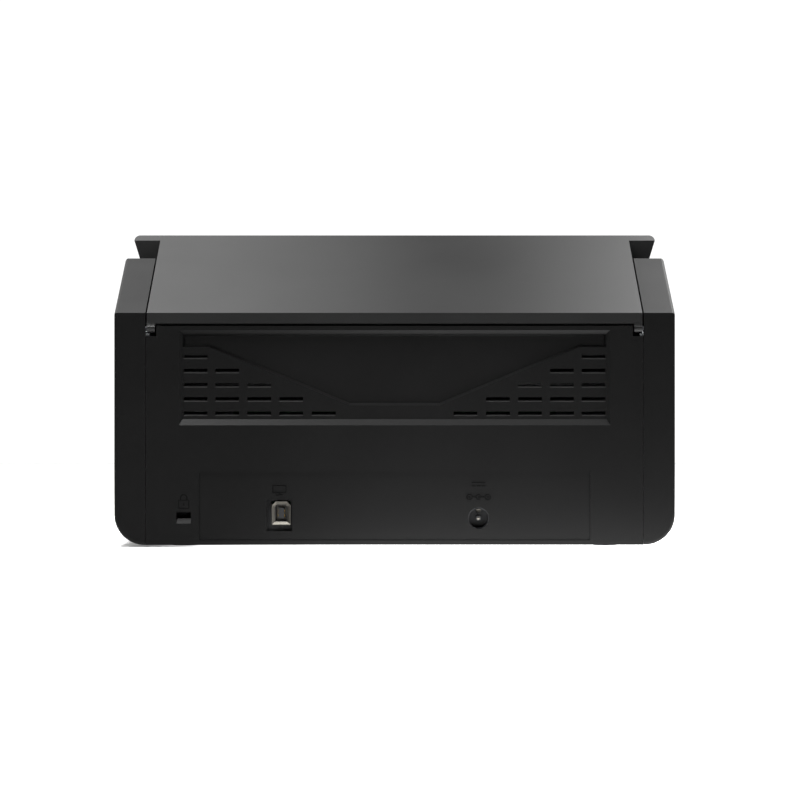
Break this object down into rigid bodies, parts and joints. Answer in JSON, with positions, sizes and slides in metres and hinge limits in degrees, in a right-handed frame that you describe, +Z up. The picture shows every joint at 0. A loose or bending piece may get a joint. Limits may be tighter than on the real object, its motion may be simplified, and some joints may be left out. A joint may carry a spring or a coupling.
{
  "type": "sheet-fed scanner",
  "caption": "Desktop sheet-fed document scanner with a sloping fold-up top lid, a front cover that swings down over the rollers, and a pull-out output tray.",
  "frame": {"origin": "on the table, under the middle of the machine's overall box", "axes": "+X to the right seen from the front, +Y to the rear with the sockets, +Z up"},
  "size_m": [0.296, 0.1704, 0.1696],
  "materials": {
    "case_plastic": "fine textured black moulding",
    "lid_plastic": "fine textured charcoal moulding",
    "inner_plastic": "smooth black moulding",
    "tray_plastic": "dark grey moulding",
    "white_plastic": "natural acetal",
    "button_plastic": "satin button caps",
    "steel": "turned steel",
    "sheet_steel": "zinc plated sheet",
    "roller_rubber": "ground rubber",
    "foot_rubber": "soft black rubber",
    "belt_rubber": "toothed neoprene",
    "glass": "clear glass",
    "board": "green lacquered board",
    "socket_metal": "nickel plated shell"
  },
  "bodies": {
    "base": {"base_pan": "case_plastic", "board_brace": "sheet_steel", "cover_hinge_pins": "steel", "dc_jack": "inner_plastic", "drive_motor": "steel", "exit_belt": "belt_rubber", "feed_belt": "belt_rubber", "lid_hinge_pins": "steel", "lock_plate": "sheet_steel", "lower_guide": "inner_plastic", "lower_scan_glass": "glass", "lower_scan_unit": "inner_plastic", "main_board": "board", "motor_belt": "belt_rubber", "paper_chute": "inner_plastic", "rear_cover": "case_plastic", "rubber_feet": "foot_rubber", "shaft_bushes": "white_plastic", "side_frame_left": "sheet_steel", "side_frame_right": "sheet_steel", "side_panel_left": "case_plastic", "side_panel_right": "case_plastic", "usb_socket": "socket_metal", "usb_tongue": "inner_plastic"},
    "front_cover": {"cover_shell": "lid_plastic", "cover_inner": "inner_plastic", "upper_scan_unit": "inner_plastic", "upper_scan_glass": "glass", "control_board": "board"},
    "lid": {"lid_shell": "lid_plastic", "lid_liner": "inner_plastic"},
    "lid_support": {"lid_support": "inner_plastic"},
    "guide_right": {"guide_right": "tray_plastic"},
    "guide_left": {"guide_left": "tray_plastic"},
    "guide_pinion": {"guide_pinion": "white_plastic"},
    "feed_drive": {"feed_shaft": "steel", "feed_roller": "roller_rubber", "feed_pulley": "white_plastic"},
    "transport_drive": {"transport_shaft": "steel", "transport_tyres": "roller_rubber", "transport_pulleys": "white_plastic"},
    "exit_drive": {"exit_shaft": "steel", "exit_tyres": "roller_rubber", "exit_pulley": "white_plastic"},
    "motor_rotor": {"motor_pulley": "steel"},
    "brake_roller": {"brake_roller": "roller_rubber"},
    "transport_idlers": {"transport_idlers": "white_plastic"},
    "exit_idlers": {"exit_idlers": "white_plastic"},
    "power_button": {"power_button": "button_plastic"},
    "scan_button": {"scan_button": "button_plastic"},
    "stop_button": {"stop_button": "button_plastic"},
    "output_tray": {"output_tray": "tray_plastic"},
    "tray_extension": {"tray_extension": "tray_plastic"},
    "paper_stop": {"paper_stop": "tray_plastic"},
    "sensor_flag": {"sensor_flag": "white_plastic"}
  },
  "joints": [
    {"name": "lid_hinge", "type": "hinge", "parent": "base", "child": "lid", "pos_m": [0, 0.083, 0.1152], "axis": [-1, 0, 0], "range_deg": [0, 98]},
    {"name": "support_slide", "type": "slide", "parent": "lid", "child": "lid_support", "axis": [0, -0.9252, 0.3795], "range_m": [0, 0.08]},
    {"name": "cover_hinge", "type": "hinge", "parent": "base", "child": "front_cover", "pos_m": [0, -0.072, 0.024], "axis": [1, 0, 0], "range_deg": [0, 75]},
    {"name": "guide_slide_right", "type": "slide", "parent": "base", "child": "guide_right", "axis": [-1, 0, 0], "range_m": [0, 0.065]},
    {"name": "guide_slide_left", "type": "slide", "parent": "base", "child": "guide_left", "axis": [1, 0, 0], "range_m": [0, 0.065]},
    {"name": "guide_pinion_turn", "type": "hinge", "parent": "base", "child": "guide_pinion", "pos_m": [0, 0.05246, 0.08034], "axis": [0, -0.6691, 0.7431], "range_deg": [-415, 0]},
    {"name": "transport_spin", "type": "hinge", "parent": "base", "child": "transport_drive", "pos_m": [0, 0.01161, 0.04127], "axis": [1, 0, 0], "continuous": true},
    {"name": "feed_spin", "type": "hinge", "parent": "base", "child": "feed_drive", "pos_m": [0, 0.02551, 0.04975], "axis": [1, 0, 0], "continuous": true},
    {"name": "exit_spin", "type": "hinge", "parent": "base", "child": "exit_drive", "pos_m": [0, -0.01102, 0.02157], "axis": [1, 0, 0], "continuous": true},
    {"name": "motor_spin", "type": "hinge", "parent": "base", "child": "motor_rotor", "pos_m": [0, 0.047, 0.027], "axis": [1, 0, 0], "continuous": true},
    {"name": "brake_spin", "type": "hinge", "parent": "front_cover", "child": "brake_roller", "pos_m": [0, 0.0134, 0.0632], "axis": [1, 0, 0], "continuous": true},
    {"name": "transport_idler_spin", "type": "hinge", "parent": "front_cover", "child": "transport_idlers", "pos_m": [0, 0.00284, 0.05101], "axis": [1, 0, 0], "continuous": true},
    {"name": "exit_idler_spin", "type": "hinge", "parent": "front_cover", "child": "exit_idlers", "pos_m": [0, -0.01845, 0.02982], "axis": [1, 0, 0], "continuous": true},
    {"name": "output_tray_slide", "type": "slide", "parent": "base", "child": "output_tray", "axis": [0, -1, 0], "range_m": [0, 0.07]},
    {"name": "extension_slide", "type": "slide", "parent": "output_tray", "child": "tray_extension", "axis": [0, -1, 0], "range_m": [0, 0.06]},
    {"name": "paper_stop_hinge", "type": "hinge", "parent": "tray_extension", "child": "paper_stop", "pos_m": [0, -0.08376, 0.0101], "axis": [1, 0, 0], "range_deg": [0, 90]},
    {"name": "sensor_flag_hinge", "type": "hinge", "parent": "base", "child": "sensor_flag", "pos_m": [0, 0.01722, 0.047], "axis": [1, 0, 0], "range_deg": [0, 40], "stiffness_Nm_per_rad": 0.0002, "springref_deg": -17.19},
    {"name": "power_button_press", "type": "slide", "parent": "front_cover", "child": "power_button", "axis": [0, 0.9336, -0.3584], "range_m": [0, 0.0008], "stiffness_N_per_m": 500, "springref_m": -0.001},
    {"name": "scan_button_press", "type": "slide", "parent": "front_cover", "child": "scan_button", "axis": [0, 0.9336, -0.3584], "range_m": [0, 0.0008], "stiffness_N_per_m": 500, "springref_m": -0.001},
    {"name": "stop_button_press", "type": "slide", "parent": "front_cover", "child": "stop_button", "axis": [0, 0.9336, -0.3584], "range_m": [0, 0.0008], "stiffness_N_per_m": 500, "springref_m": -0.001}
  ],
  "couplings": [
    {"joint": "guide_slide_left", "follows": "guide_slide_right", "ratio": 1},
    {"joint": "guide_pinion_turn", "follows": "guide_slide_right", "rad_per_m": -111.11},
    {"joint": "feed_spin", "follows": "transport_spin", "ratio": 0.68182},
    {"joint": "exit_spin", "follows": "transport_spin", "ratio": 1.125},
    {"joint": "motor_spin", "follows": "transport_spin", "ratio": 2},
    {"joint": "brake_spin", "follows": "transport_spin", "ratio": -0.85227},
    {"joint": "transport_idler_spin", "follows": "transport_spin", "ratio": -1.1667},
    {"joint": "exit_idler_spin", "follows": "transport_spin", "ratio": -1.625}
  ]
}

+===+

**Task brief:**
Look over the listing. Pull out every line with the string "bodies" in it.

**Result of the task:**
Break this object down into rigid bodies, parts and joints. Answer in JSON, with positions, sizes and slides in metres and hinge limits in degrees, in a right-handed frame that you describe, +Z up. The picture shows every joint at 0. A loose or bending piece may get a joint. Limits may be tighter than on the real object, its motion may be simplified, and some joints may be left out. A joint may carry a spring or a coupling.
  "bodies": {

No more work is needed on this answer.